A substring of a string S = c_1 c_2 ... c_n is a string with the same alphabet as S given by s = c_i c_{i+1} ... c_j for some i, j \in \mathbb{N} with i \leq j \leq n. Note that the empty string is considered a substring of all other strings. In other words, it is a series of (possibly zero) characters occurring consecutively in a string, taken in order. For example, the, in, here, and therein are all substrings of therein, as is \epsilon; however, tin is not (the characters are not consecutive in the original string), nor is rine (the characters do not occur in order in the original string). A prefix is a substring with i = 1, so that \epsilon, the, there, and therein are prefixes of therein. A suffix is a substring with j = n, so that \epsilon, in, rein, herein, and therein are suffixes of therein. We write s \sqsubset S to indicate that s is a prefix of S. Likewise the notation s \sqsupset S denotes that s is a suffix of S. We say that s is a proper prefix of S when s \sqsubset S and s \neq S, with proper suffix defined analogously.

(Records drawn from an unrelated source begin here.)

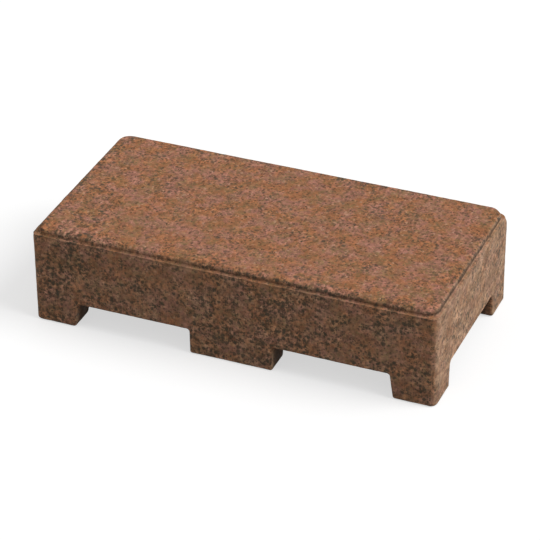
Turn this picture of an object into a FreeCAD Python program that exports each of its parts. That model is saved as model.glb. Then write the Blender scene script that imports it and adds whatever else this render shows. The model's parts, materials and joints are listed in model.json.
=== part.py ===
"""Composite paver: one moulded piece, a slab with a rounded cap on six feet.

Millimetres. The origin is the middle of the footprint at ground level:
X runs along the length, Y across the width, Z up.
"""

import FreeCAD
import Part
import os
import Sketcher

NODE = "paver"

# alias, value, what the size is
SIZES = (
    ("length", 200.0, "overall length, along X"),
    ("width", 100.0, "overall width, along Y"),
    ("height", 50.0, "overall height, ground to top face"),
    ("corner_radius", 3.5, "upright outer corners of the slab"),
    ("ledge_width", 1.4, "narrow ledge that runs round the cap"),
    ("cap_height", 3.1, "ledge up to the top face"),
    ("cap_corner_radius", 6.5, "upright corners of the cap"),
    ("crown_radius", 2.6, "rounded edge of the top face"),
    ("foot_height", 12.5, "ground up to the underside of the slab"),
    ("foot_width", 20.5, "each foot at its root, inwards from the long side"),
    ("corner_foot_length", 22.8, "corner foot at its root, inwards from the short side"),
    ("mid_foot_length", 42.0, "foot at the middle of the long side, at its root"),
    ("side_draft", 5.0, "degrees that the flanks facing the middle lean"),
    ("corner_foot_draft", 8.0, "degrees that a corner foot's flank on the long side leans"),
    ("mid_foot_draft", 1.0, "degrees that a middle foot's flanks lean"),
    ("foot_corner_radius", 7.0, "upright inner corners of the feet"),
    ("root_radius", 1.2, "hollow where a foot meets the slab"),
    ("arris_radius", 1.5, "outer edges of the feet and lower edge of the slab"),
    ("sole_radius", 1.2, "edge round the sole of each foot, less than its arris"),
)

TOLERANCE = 1e-4


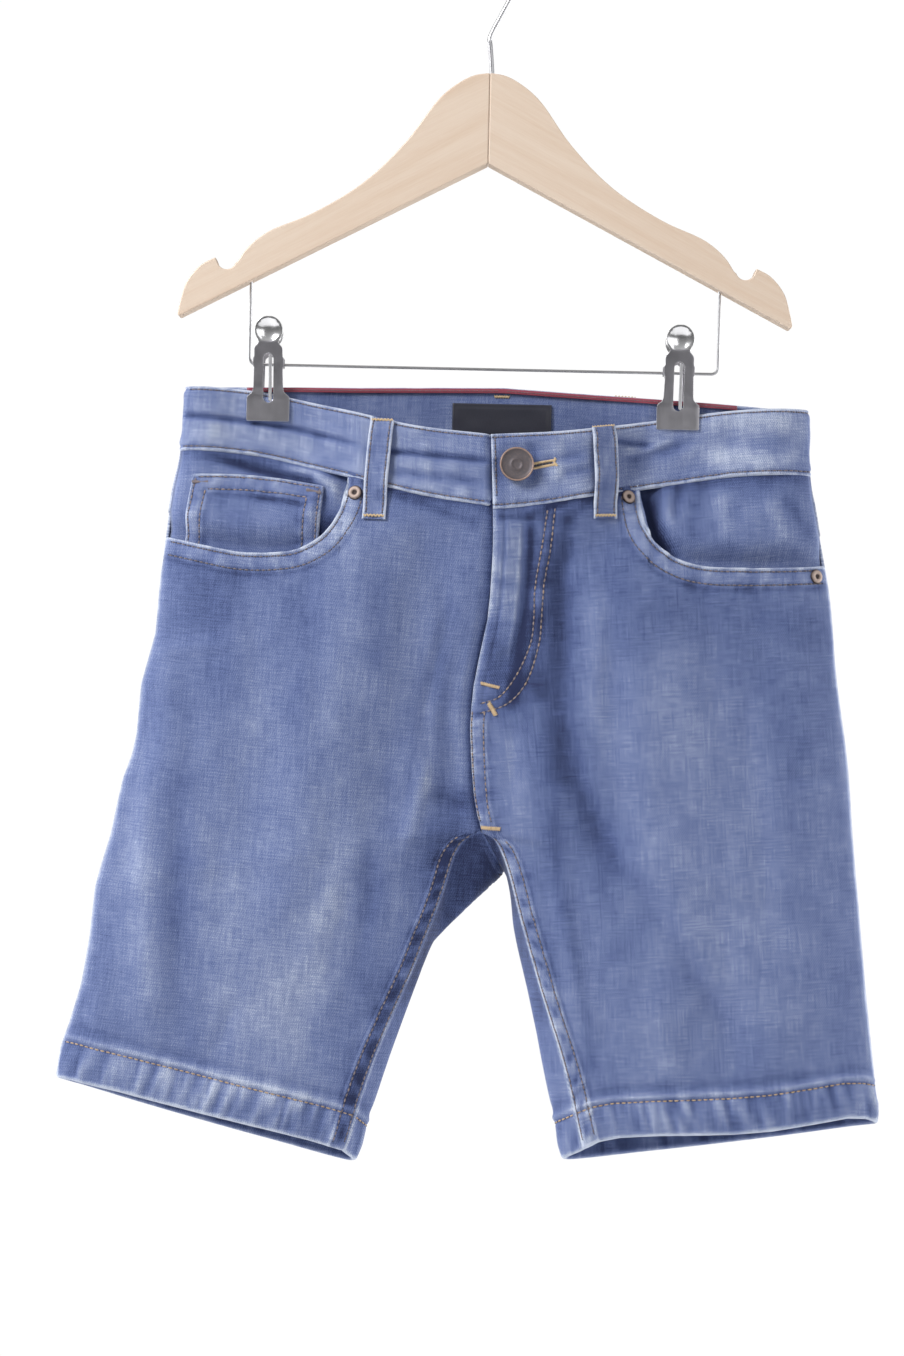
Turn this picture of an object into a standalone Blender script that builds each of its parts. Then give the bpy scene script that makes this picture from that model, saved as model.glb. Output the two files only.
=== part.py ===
"""Denim shorts that hang by two spring clips from a wooden hanger.

Sizes in the tables are millimetres. The garment's own zero is the top edge of its waistband at
the centre back: x runs to the wearer's left, y to the wearer's back and z up. `place` moves that
zero under the hook, whose seat is the origin of the part. Right and left are the wearer's.
"""
import math
from collections import namedtuple
from functools import lru_cache

import bmesh
import bpy
from mathutils import Vector
from mathutils.bvhtree import BVHTree

MM = 0.001
RIGHT, LEFT = -1, 1

# ---------------------------------------------------------------- driving sizes, in millimetres
GARMENT_X = 4.0            # the garment's centre line from the hook's axis
BAND = 34.0                # height of the waistband
LEG = 311.0                # waist seam to hem edge, down the side seam
HEM = 19.0                 # height of the turned-up hem
SEAM_GAP = 0.3             # space between two pieces at a seam
CROTCH_GAP = 1.2           # and along the seat seam where it turns under the crotch
LAY_GAP = 0.6              # space between two layers, which allows for their facets

DENIM = 1.4                # thickness of one layer of denim
BAND_THICK = 2.6
HEM_THICK = 3.0
FACING_THICK = 1.0
LOOP_THICK = 1.4
PATCH_THICK = 1.2
LABEL_THICK = 0.6

FACING_SINK = 4.0          # pocket facing's middle behind the front panel's middle
SIDE_SINK = 1.7            # and beside the side seam, where no coin pocket lies between them
COIN_LIFT = 1.9            # coin pocket's middle over the facing's

CROWN = 154.0              # the wooden hanger's crown above the waistband's top edge
HOOK_WIRE = 1.2            # radius of the hook's wire
HOOK_RADIUS = 16.5         # of its arc, at the wire's middle
HOOK_FOOT = (1.0, CROWN)   # x and z where it leaves the wood
HOOK_KINK = (-0.6, 172.5)  # and where it turns into its slanted run
HOOK_RUN = 27.0            # degrees from upright of that run, which meets the arc
# The arc's centre is over x = 0 and as high as makes the slanted run touch the arc.
HOOK_LEAN = math.radians(HOOK_RUN)
HOOK_CENTRE_Z = HOOK_KINK[1] + (HOOK_RADIUS - HOOK_KINK[0] * math.cos(HOOK_LEAN)) / math.sin(HOOK_LEAN)
WAIST_DROP = HOOK_CENTRE_Z + HOOK_RADIUS - HOOK_WIRE    # the waistband's top below the hook's seat

# ---------------------------------------------------------------- the form of the cloth
# One row for each section across a half of the garment. `drop` is the distance down the side
# seam from the waist seam. The section runs from the inner seam (centre front, then inseam)
# over the front to the side, and over the back to the fold inside the leg and the seam again.
Outline = namedtuple("Outline", "drop side_x side_z front_x front_z back_x back_z fold_x fold_z")
CROTCH_DROP = 204.0
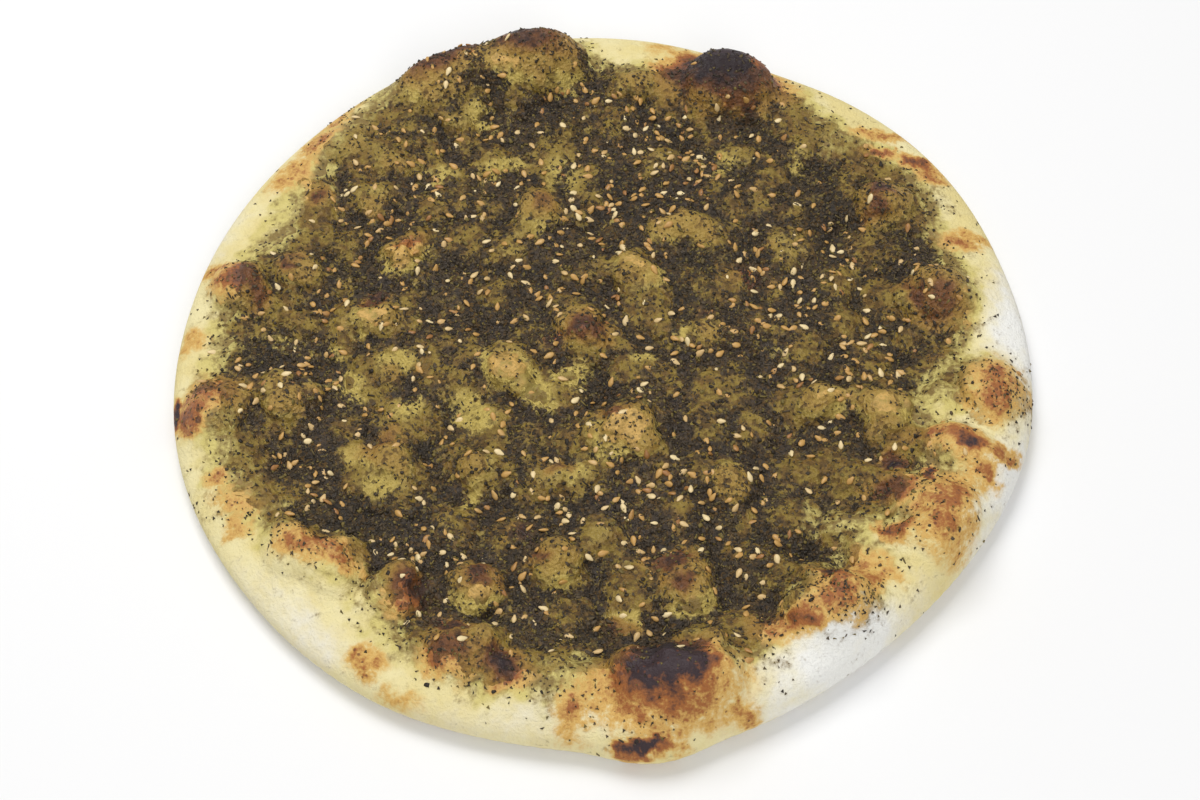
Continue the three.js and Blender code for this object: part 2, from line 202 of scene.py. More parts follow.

These examples may have given the misleading impression that strings which do not represent "valid" words, such as ther, are not valid strings. This is entirely untrue; ther is also a valid prefix of therein. The definition of a string says nothing about the validity or meaning of a string. A language is a (possibly empty, often infinite) subset of \Sigma^*; an element of a language is often called a word (although this term should be used with caution). Thus, while every element of \Sigma^* is a valid string, not all are necessarily valid words in a language over \Sigma^*. For example, let \Sigma be defined as the Latin alphabet and L \subseteq \Sigma^* be the language consisting of the representations of all valid English words. (Note that we have been careful to distinguish the words themselves from their representations as strings.) Then ther is certainly a valid string, being an element of \Sigma^*, but is not a valid word in L, since it does not represent an English word.

Thus, a string of length N has N+1 prefixes, N+1 suffixes, N proper prefixes, N proper suffixes, and 1+N(N+1)/2 substrings. (Here we consider two substrings to be distinct if they start or end at different indices, except that the empty string is counted only once; see also counting distinct substrings.)

Two strings with the same alphabet can be concatenated. To concatenate two strings is to link them together to give a new string which begins with the first and ends with the second with no overlap. Formally, the concatenation of strings S and T is denoted ST and has the following three properties:

  1. S \sqsubset ST
  2. T \sqsupset ST
  3. |ST| = |S|+|T|

For example, concatenating there and in gives therein. So do concatenating the and rein, or \epsilon and therein, or therein and \epsilon. Note that in general, concatenation is not commutative.